If you are a leader at an organization that looks similar to Tom’s Hardware Store you may be wondering how you change the culture to be more like the solution example of cascaded KPIs. An approach could be to implement this methodology within your team first. Speak up if your KPI does not support the top priority and present a solution for a better metric. It is ok to challenge the importance of the indicator, or priority. Then ensure your direct reports have clear KPIs that support and have impact on a the KPI you report on. During your reporting section, share the evidence with the executive team. “I believe we are having success and impact on this indicator due to putting team KPIs in place that are cascaded from this KPI. The team is focused on directly impacting the organizational KPI and we have alignment. The positive trends we are seeing is due to this focus.” This approach of leading by example will be contagious when successful. Simply put: change the culture of your team first and use success to lead to larger change.
Summary
I hope this article proves helpful. My hope is that this simple example provides a framework of how to consider cascading KPIs.

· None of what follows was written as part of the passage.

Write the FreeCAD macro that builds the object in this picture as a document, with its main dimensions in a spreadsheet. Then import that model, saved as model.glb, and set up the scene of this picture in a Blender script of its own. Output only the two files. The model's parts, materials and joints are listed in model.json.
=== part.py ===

The KPIs used in these examples are to provide context. We could certainly argue which are the best for a retail store like Tom’s. More importantly, it's the cascading of the metrics that is effective. A metric or indicator is only valuable by how it causes us to act. So ensure yours are indeed supporting the latest priority and that they are cascaded down within the organization. As you settle in on that metric, think of the individual contributors. How are they joining in on accomplishing this goal? What are their metrics? Do they impact the highest level KPI? By doing so, you will both positively drive the KPI and more meaningfully bring employees into support.